## Exercise requirements:
Reproduce each line from the first in the data through the line that contains "between them, both" exactly; give nothing else.

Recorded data
# # #

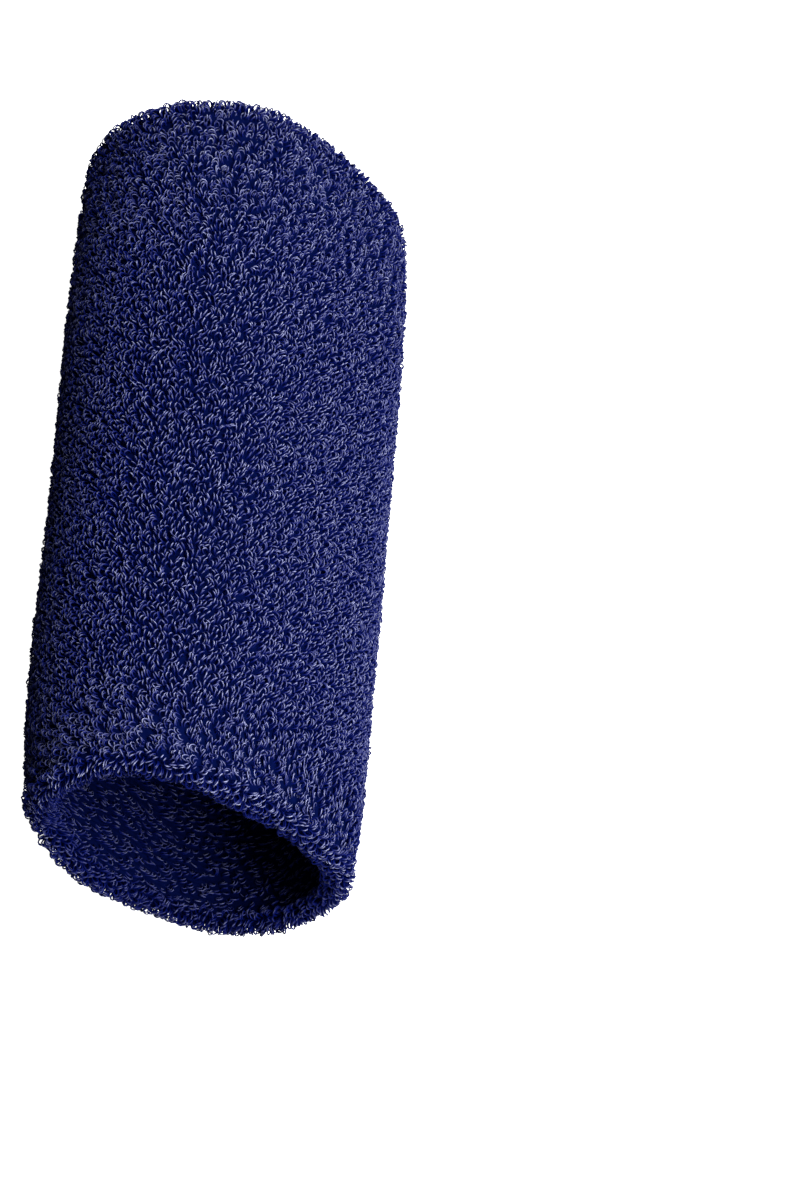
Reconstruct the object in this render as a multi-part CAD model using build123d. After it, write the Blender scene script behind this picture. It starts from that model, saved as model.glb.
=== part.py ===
"""A terry sweat wristband for racket sports, lying on its side.

The band is one long knitted tube, folded back inside itself so that the wall is two cloths thick. Each cloth is a
thin ground knit with terry loops standing on its outer face. The two grounds lie back to back with elastic threads
between them, both ends are soft folded rims, and the cut ends of the tube meet in a closing seam on the inner face.

Axes: Y runs through the wrist opening, from the near rim (-Y) to the far rim (+Y), X is the width and Z is up.
The origin is under the band's middle, on the surface that it lies on. All sizes are in millimetres.
"""
from build123d import *
import math
import os

# The soft tube's outer size as it settles on its side, measured over the terry loops.
BAND_LENGTH = 150.0
BAND_WIDTH = 72.0
BAND_HEIGHT = 50.0
REST_WIDTH = 16.0  # the flat strip that the band lies on
SIDE_RADIUS = 24.0  # the bend at each side of the oval
SIDE_HEIGHT = 25.0  # how high the centres of those bends are

# One wall, from the outside in: loops, ground knit, the gap that holds the elastic, ground knit, loops.
PILE_HEIGHT = 2.2
GROUND_THICKNESS = 0.7
ELASTIC_GAP = 0.6
OUTER_GROUND_DEPTH = PILE_HEIGHT
GAP_DEPTH = OUTER_GROUND_DEPTH + GROUND_THICKNESS
INNER_GROUND_DEPTH = GAP_DEPTH + ELASTIC_GAP
INNER_PILE_DEPTH = INNER_GROUND_DEPTH + GROUND_THICKNESS
WALL = INNER_PILE_DEPTH + PILE_HEIGHT
FOLD_Y = BAND_LENGTH / 2 - WALL / 2  # where the straight walls end and a rim's fold begins

THREAD_RADIUS = 0.25
THREAD_PITCH = 6.0  # between neighbouring turns of one cloth's elastic
THREADS_PER_SIDE = 11  # turns of the outer cloth's elastic on each side of the middle turn

SEAM_Y = 45.0  # towards the far rim
SEAM_WIDTH = 1.2  # the line of stitches between the two ends of the inner cloth
SEAM_DEPTH = WALL - 0.5  # the stitches sit a little below the tips of the inner loops
ALLOWANCE_WIDTH = 7.0  # the cut ends, turned flat inside the wall

# The oval's other arcs follow from its size: each arc meets the next one smoothly.
SIDE_X = BAND_WIDTH / 2 - SIDE_RADIUS
TOP_RISE = BAND_HEIGHT - SIDE_HEIGHT
TOP_RADIUS = (SIDE_X**2 + TOP_RISE**2 - SIDE_RADIUS**2) / (2 * (TOP_RISE - SIDE_RADIUS))
TOP_Z = BAND_HEIGHT - TOP_RADIUS
LOWER_X = REST_WIDTH / 2
LOWER_RUN = SIDE_X - LOWER_X
LOWER_RADIUS = (LOWER_RUN**2 + SIDE_HEIGHT**2 - SIDE_RADIUS**2) / (2 * (SIDE_HEIGHT - SIDE_RADIUS))
UPPER_ANGLE = math.degrees(math.atan2(SIDE_HEIGHT - TOP_Z, SIDE_X))
LOWER_ANGLE = math.degrees(math.atan2(SIDE_HEIGHT - LOWER_RADIUS, LOWER_RUN))


def oval_wire(depth):
    """The band's oval outline, this far in from the tips of the outer loops, drawn flat in X and Z."""
    side = SIDE_RADIUS - depth
    lower = LOWER_RADIUS - depth
    side_turn = UPPER_ANGLE - LOWER_ANGLE
    return Wire(
        [
            Line((-LOWER_X, depth), (LOWER_X, depth)),
            CenterArc((LOWER_X, LOWER_RADIUS), lower, -90, LOWER_ANGLE + 90),
            CenterArc((SIDE_X, SIDE_HEIGHT), side, LOWER_ANGLE, side_turn),
            CenterArc((0, TOP_Z), TOP_RADIUS - depth, UPPER_ANGLE, 180 - 2 * UPPER_ANGLE),
            CenterArc((-SIDE_X, SIDE_HEIGHT), side, 180 - UPPER_ANGLE, side_turn),
            CenterArc((-LOWER_X, LOWER_RADIUS), lower, 180 - LOWER_ANGLE, LOWER_ANGLE + 90),
        ]
    )


def across(y):
    """The plane across the band at y, with the oval's X and Z as its own two axes."""
    return Plane(origin=(0, y, 0), x_dir=(1, 0, 0), z_dir=(0, -1, 0))


def wall(outer_depth, inner_depth, y_start, y_end):
    """A straight length of one layer of the wall, between two depths."""
    ring = Face(oval_wire(outer_depth), [oval_wire(inner_depth)])
    return extrude(across(y_end) * ring, amount=y_end - y_start)


def rim(end, outer_radius, inner_radius):
    """One layer where it turns round a rim: half a tube's wall, carried round the oval. end is -1 near, 1 far."""
    path = across(end * FOLD_Y) * oval_wire(WALL / 2)
    start = path @ 0
    fold = Plane(origin=start, x_dir=(0, end, 0), z_dir=(1, 0, 0))
    ring = Circle(outer_radius) - Circle(inner_radius)
    outward = Rectangle(2 * outer_radius, 2 * outer_radius, align=(Align.MIN, Align.CENTER))
    return sweep(fold * (ring & outward), path=path)


def thread_turn(y):
    """One turn of elastic thread round the band, in the gap between the two ground knits."""
    path = across(y) * oval_wire(WALL / 2)
    section = Plane(origin=path @ 0, x_dir=(0, 1, 0), z_dir=(1, 0, 0)) * Circle(THREAD_RADIUS)
    return sweep(section, path=path)


def elastic_threads(shift):
    """The turns of one cloth's elastic as a group, moved along by shift so that the two cloths' turns alternate."""
    clear_of_seam = ALLOWANCE_WIDTH / 2 + 2 * THREAD_RADIUS
    places = [shift + THREAD_PITCH * step for step in range(-THREADS_PER_SIDE, THREADS_PER_SIDE + 1)]
    inside = [y for y in places if abs(y) < FOLD_Y - THREAD_RADIUS and abs(y - SEAM_Y) > clear_of_seam]
    return Compound([thread_turn(y) for y in inside])


def make_parts():
    """Every piece of the band by name."""
    ground_fold = WALL / 2 - PILE_HEIGHT
    gap_fold = ELASTIC_GAP / 2
    seam_near = SEAM_Y - SEAM_WIDTH / 2
    seam_far = SEAM_Y + SEAM_WIDTH / 2
    allowance_near = SEAM_Y - ALLOWANCE_WIDTH / 2
    allowance_far = SEAM_Y + ALLOWANCE_WIDTH / 2
    return {
        "outer_terry_face": wall(0, OUTER_GROUND_DEPTH, -FOLD_Y, FOLD_Y),
        "outer_ground_knit": wall(OUTER_GROUND_DEPTH, GAP_DEPTH, -FOLD_Y, FOLD_Y),
        "outer_elastic_threads": elastic_threads(0),
        "inner_elastic_threads": elastic_threads(THREAD_PITCH / 2),
        "inner_ground_near": wall(INNER_GROUND_DEPTH, INNER_PILE_DEPTH, -FOLD_Y, seam_near),
        "inner_ground_far": wall(INNER_GROUND_DEPTH, INNER_PILE_DEPTH, seam_far, FOLD_Y),
        "inner_terry_near": wall(INNER_PILE_DEPTH, WALL, -FOLD_Y, seam_near),
        "inner_terry_far": wall(INNER_PILE_DEPTH, WALL, seam_far, FOLD_Y),
        "near_rim_terry": rim(-1, WALL / 2, ground_fold),
        "near_rim_ground": rim(-1, ground_fold, gap_fold),
        "far_rim_terry": rim(1, WALL / 2, ground_fold),
        "far_rim_ground": rim(1, ground_fold, gap_fold),
        "seam_allowance": wall(GAP_DEPTH, INNER_GROUND_DEPTH, allowance_near, allowance_far),
        "seam_stitches": wall(INNER_GROUND_DEPTH, SEAM_DEPTH, seam_near, seam_far),
    }


os.makedirs("parts", exist_ok=True)
for name, piece in make_parts().items():
    export_step(piece, f"parts/{name}.step")
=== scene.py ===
"""A navy terry sweat wristband lying on a pale floor.

The cloth is built the way it is knitted: a thin ground knit, folded back inside itself, and on its outer face
thousands of separate terry loops, each one a small bent tube of yarn. Lengths are in metres.
"""
import math

import bpy
import numpy as np
from mathutils import Matrix, Vector


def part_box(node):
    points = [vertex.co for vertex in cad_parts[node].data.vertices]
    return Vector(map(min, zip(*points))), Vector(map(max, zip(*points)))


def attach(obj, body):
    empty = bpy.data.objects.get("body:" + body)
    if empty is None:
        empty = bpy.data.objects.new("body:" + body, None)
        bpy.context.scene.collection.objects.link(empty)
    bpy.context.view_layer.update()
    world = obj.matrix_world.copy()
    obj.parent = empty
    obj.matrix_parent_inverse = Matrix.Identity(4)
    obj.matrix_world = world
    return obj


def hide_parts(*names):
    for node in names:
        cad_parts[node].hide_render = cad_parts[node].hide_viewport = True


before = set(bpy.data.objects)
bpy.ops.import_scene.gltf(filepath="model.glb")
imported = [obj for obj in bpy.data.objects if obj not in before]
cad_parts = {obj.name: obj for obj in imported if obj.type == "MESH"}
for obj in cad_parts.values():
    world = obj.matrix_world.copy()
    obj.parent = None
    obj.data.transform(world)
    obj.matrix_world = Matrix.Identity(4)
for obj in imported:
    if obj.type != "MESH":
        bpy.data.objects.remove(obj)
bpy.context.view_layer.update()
rng = np.random.default_rng(11)
MM = 0.001

# The band's size, from the frame.
LOW, HIGH = (np.array(corner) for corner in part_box("outer_terry_face"))
FAR_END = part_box("far_rim_terry")[1][1]
FOLD_Y = HIGH[1]  # where the straight walls end and the rims' folds begin
WALL = 2 * (FAR_END - FOLD_Y)
WIDTH = HIGH[0] - LOW[0]
HEIGHT = HIGH[2] - LOW[2]
SEAM_Y = (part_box("seam_stitches")[0][1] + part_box("seam_stitches")[1][1]) / 2
SEAM_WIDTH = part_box("seam_stitches")[1][1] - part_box("seam_stitches")[0][1]

# The oval section's own choices, as in the CAD.
REST_WIDTH = 16.0 * MM
SIDE_RADIUS = 24.0 * MM
SIDE_HEIGHT = 25.0 * MM
PILE_HEIGHT = 2.2 * MM
GROUND_THICKNESS = 0.7 * MM
BED_HEIGHT = 0.8 * MM  # the crowded feet of the loops, which stand on the ground knit as one mat
FOLD_RADIUS = WALL / 2 - PILE_HEIGHT  # of the ground's outer face where it turns round a rim

# Camera: which way it looks at the band, and how far the band sits from the middle of the picture.
CAMERA_AZIMUTH = 51.7
CAMERA_ELEVATION = 33.8
CAMERA_ROLL = 70.4
CAMERA_DISTANCE = 1.060
CAMERA_LENS = 164.2
CAMERA_SENSOR = 36.0
BAND_ACROSS = -0.0357
BAND_UP = 0.0161
AIM_HEIGHT = 0.024  # of the point in the band that those distances are measured from


# ---- the oval section and the folded cloth ----

def oval_table(steps=400):
    """Points round the oval at the tips of the outer loops, and the direction that faces out at each."""
    side_x = WIDTH / 2 - SIDE_RADIUS
    rise = HEIGHT - SIDE_HEIGHT
    top_radius = (side_x**2 + rise**2 - SIDE_RADIUS**2) / (2 * (rise - SIDE_RADIUS))
    top_z = HEIGHT - top_radius
    lower_x = REST_WIDTH / 2
    run = side_x - lower_x
    lower_radius = (run**2 + SIDE_HEIGHT**2 - SIDE_RADIUS**2) / (2 * (SIDE_HEIGHT - SIDE_RADIUS))
    upper = math.atan2(SIDE_HEIGHT - top_z, side_x)
    lower = math.atan2(SIDE_HEIGHT - lower_radius, run)
    arcs = [
        (lower_x, lower_radius, lower_radius, -math.pi / 2, lower),
        (side_x, SIDE_HEIGHT, SIDE_RADIUS, lower, upper),
        (0.0, top_z, top_radius, upper, math.pi - upper),
        (-side_x, SIDE_HEIGHT, SIDE_RADIUS, math.pi - upper, math.pi - lower),
        (-lower_x, lower_radius, lower_radius, math.pi - lower, 1.5 * math.pi),
    ]
    points, normals = [], []
    for x, z, radius, begin, end in arcs:
        angle = np.linspace(begin, end, steps, endpoint=False)
        facing = np.stack([np.cos(angle), np.sin(angle)], 1)
        points.append(np.array([x, z]) + radius * facing)
        normals.append(facing)
    rest = np.linspace(-lower_x, lower_x, steps, endpoint=False)
    points.append(np.stack([rest, np.zeros(steps)], 1))
    normals.append(np.tile([0.0, -1.0], (steps, 1)))
    return np.concatenate(points), np.concatenate(normals)


OVAL, OVAL_NORMAL = oval_table()
_mid = OVAL - OVAL_NORMAL * WALL / 2
_closed = np.vstack([_mid, _mid[:1]])
_steps = np.linalg.norm(np.diff(_closed, axis=0), axis=1)
ROUND_LENGTH = float(_steps.sum())  # once round the middle of the wall
OVAL_SHARE = np.concatenate([[0.0], np.cumsum(_steps)]) / ROUND_LENGTH

STRAIGHT = 2 * FOLD_Y
FOLD_LENGTH = math.pi * FOLD_RADIUS


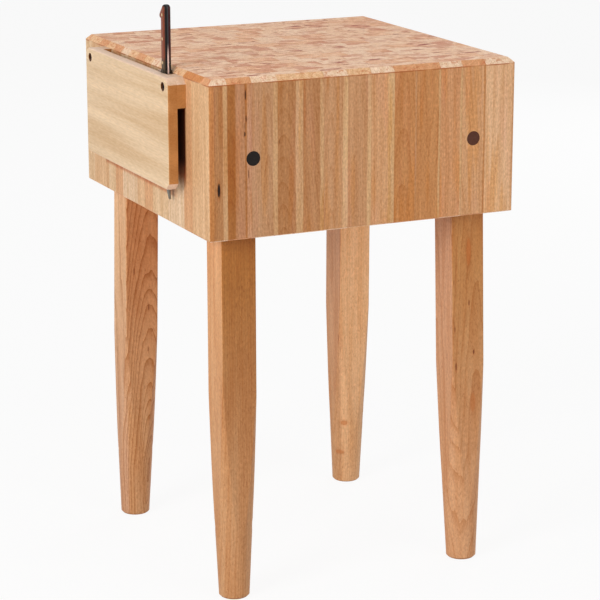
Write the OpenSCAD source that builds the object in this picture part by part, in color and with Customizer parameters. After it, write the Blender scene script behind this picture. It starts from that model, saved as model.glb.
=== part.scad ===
// End-grain butcher block on four legs, with a knife rack on its left side and a chef's knife in it.
// X runs to the right along the front, Y towards the back, Z up. The origin is on the floor, under the
// middle of the whole width and depth, rack included.

/* [Block] */
// Width of the block, along the front
block_w = 540; // [400:5:800]
// Depth of the block, front to back
block_d = 540; // [400:5:800]
// Thickness of the block
block_h = 254; // [180:2:320]
// Rounding of the four upright corners
corner_r = 2.5; // [1:0.5:4]
// Width of the bevel round the top edge
top_bevel = 8.5; // [4:0.5:10]
// Width of the bevel round the bottom edge
bottom_bevel = 1.5; // [1:0.5:3]

/* [Staves] */
// Nominal width of a stave, along the front
stave_w = 41.3; // [36:0.1:50]
// Width of the first stave in the front row
first_stave_w = 31.4; // [20:0.2:34]
// How far the joints of a row are shifted from those of the row in front of it
row_shift = 17; // [10:0.5:20]
// Most that a joint behind the front row is off its regular place
joint_wander = 3; // [0:0.5:4]
// Nominal thickness of a row of staves, front to back
row_t = 34; // [30:0.5:36]
// Thickness of the glue between two staves
glue_t = 0.12; // [0.1:0.01:0.2]

/* [Tie rods] */
// Diameter of a tie rod
rod_d = 10; // [8:0.5:12]
// Clearance round a tie rod in the block
rod_clearance = 0.4; // [0.2:0.1:0.6]
// Distance of a tie rod from the side of the block
rod_side = 75; // [70:1:120]
// Height of the tie rods above the underside of the block
rod_height = 127; // [110:1:140]
// Diameter of a plug
plug_d = 23.4; // [22:0.2:26]
// Thickness of a plug
plug_t = 12; // [6:0.5:13]
// Diameter of a rod washer
washer_d = 22; // [19:0.5:23]
// Thickness of a rod washer
washer_t = 2.5; // [1.5:0.5:3]
// Width across the flats of a rod nut
nut_af = 16; // [14:0.5:18]
// Thickness of a rod nut
nut_t = 8; // [6:0.5:9]
// Length of rod that shows past its nut
rod_end = 2; // [1:0.5:3]

/* [Legs] */
// Height of the underside of the block above the floor
leg_h = 610; // [450:5:760]
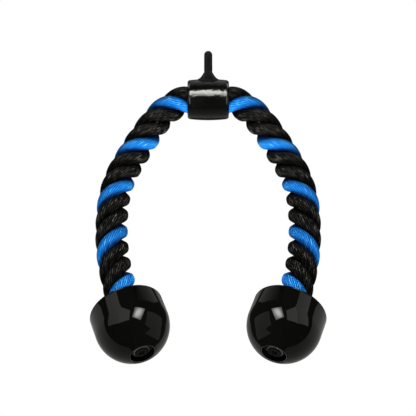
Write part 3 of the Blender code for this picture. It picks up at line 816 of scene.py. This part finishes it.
class ROPE_OT_set_stage(Operator):
    """Lay the floor, hang the lamps and reflection cards, and set up the camera"""
    bl_idname = "rope_attachment.set_stage"
    bl_label = "Stage"

    def card(self, name, bm, low, high, axis="Z", reach=None, one_sided=False):
        """A card that only reflections see, whose glow goes from one strength to another."""
        material = bpy.data.materials.new(name)
        material.use_nodes = True
        tree = material.node_tree
        tree.nodes.remove(tree.nodes["Principled BSDF"])
        place = node(tree, "ShaderNodeTexCoord").outputs
        if axis == "round":
            sides = node(tree, "ShaderNodeSeparateXYZ", {0: place["UV"]}).outputs
            across, up = (maths(tree, "SINE", maths(tree, "MULTIPLY", sides[index], math.pi))
                          for index in (0, 1))
            strength = spread(tree, maths(tree, "MULTIPLY", across, up), 0.0, 0.9, low, high)
        else:
            along = node(tree, "ShaderNodeSeparateXYZ", {0: place["Object"]}).outputs[axis]
            reach = reach or [getattr(vert.co, axis.lower()) for vert in bm.verts]
            strength = spread(tree, along, min(reach), max(reach), low, high)
        glow = node(tree, "ShaderNodeEmission", {"Color": CARD_COLOUR, "Strength": strength})
        if one_sided:
            back = node(tree, "ShaderNodeNewGeometry").outputs["Backfacing"]
            clear = node(tree, "ShaderNodeBsdfTransparent").outputs[0]
            glow = node(tree, "ShaderNodeMixShader", {0: back, 1: glow.outputs[0], 2: clear})
        tree.links.new(glow.outputs[0], tree.nodes["Material Output"].inputs["Surface"])
        piece = new_piece(name, bm, material)
        piece.visible_camera = piece.visible_diffuse = piece.visible_shadow = False

    def soft_card(self, name, corners, edge, middle, spot=(0.5, 0.5)):
        """A card from its four corners, brightest at a spot given as shares of its two sides."""
        bm = bmesh.new()
        spot_map = bm.loops.layers.uv.new("spot")
        bmesh.ops.create_grid(bm, x_segments=24, y_segments=24, size=0.5)
        bends = [math.log(0.5) / math.log(share) for share in spot]
        for vert in bm.verts:
            across, up = vert.co.x + 0.5, vert.co.y + 0.5
            for loop in vert.link_loops:
                loop[spot_map].uv = (across ** bends[0], up ** bends[1])
            vert.co = on_patch(corners, across, up)
        self.card(name, bm, edge, middle, "round")

    def sky_card(self, name, side, corners, low, high, axis):
        """A curved card, from its (azimuth, elevation) corners as the ball at that side sees it."""
        bm = bmesh.new()
        bmesh.ops.create_grid(bm, x_segments=16, y_segments=16, size=0.5)
        for vert in bm.verts:
            angles = on_patch(corners, vert.co.x + 0.5, vert.co.y + 0.5)
            azimuth, height = (math.radians(angle) for angle in angles)
            point = LEFT_BALL_MIDDLE + SKY_DISTANCE * Vector((
                math.sin(azimuth) * math.cos(height), -math.cos(azimuth) * math.cos(height),
                math.sin(height)))
            vert.co = (-side * point.x, point.y, point.z)
        self.card(name, bm, low, high, axis)

    def lamp(self, name, place, aim, width, height, power):
        """A soft area lamp, which reflections don't see."""
        data = bpy.data.lights.new(name, "AREA")
        data.shape = "RECTANGLE"
        data.size, data.size_y, data.energy = width, height, power
        made = bpy.data.objects.new(name, data)
        made.location = place
        made.rotation_euler = (Vector(aim) - Vector(place)).to_track_quat("-Z", "Y").to_euler()
        made.visible_glossy = made.visible_camera = False
        bpy.context.scene.collection.objects.link(made)

    def set_camera(self, scene, stage):
        """The camera that looks up at the attachment as the photograph does."""
        camera = bpy.data.objects.new("camera", bpy.data.cameras.new("camera"))
        camera.data.lens, camera.data.sensor_width = stage.lens, SENSOR_WIDTH
        camera.data.shift_x = CAMERA_SHIFT
        camera.location = CAMERA_PLACE
        camera.rotation_euler = (math.pi / 2 + stage.look_up, 0, 0)
        scene.collection.objects.link(camera)
        scene.camera = camera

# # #

## Written solution:
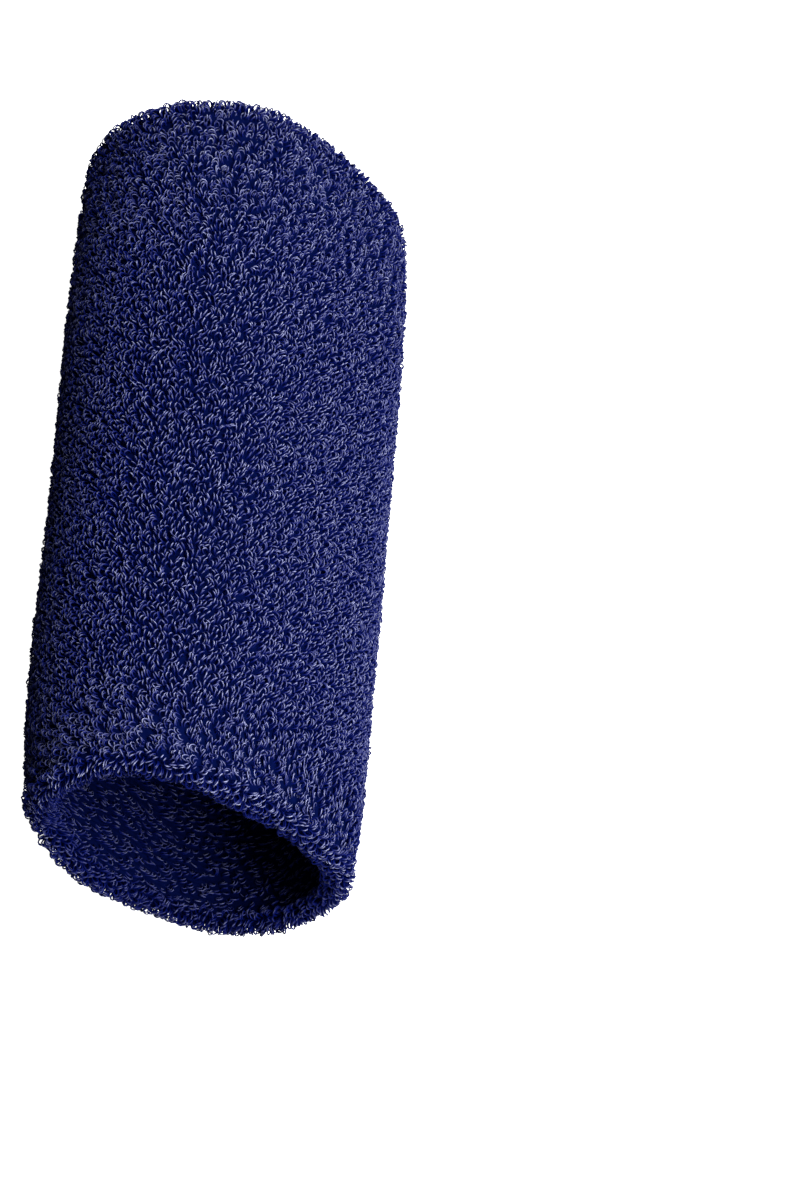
Reconstruct the object in this render as a multi-part CAD model using build123d. After it, write the Blender scene script behind this picture. It starts from that model, saved as model.glb.
=== part.py ===
"""A terry sweat wristband for racket sports, lying on its side.

The band is one long knitted tube, folded back inside itself so that the wall is two cloths thick. Each cloth is a
thin ground knit with terry loops standing on its outer face. The two grounds lie back to back with elastic threads
between them, both ends are soft folded rims, and the cut ends of the tube meet in a closing seam on the inner face.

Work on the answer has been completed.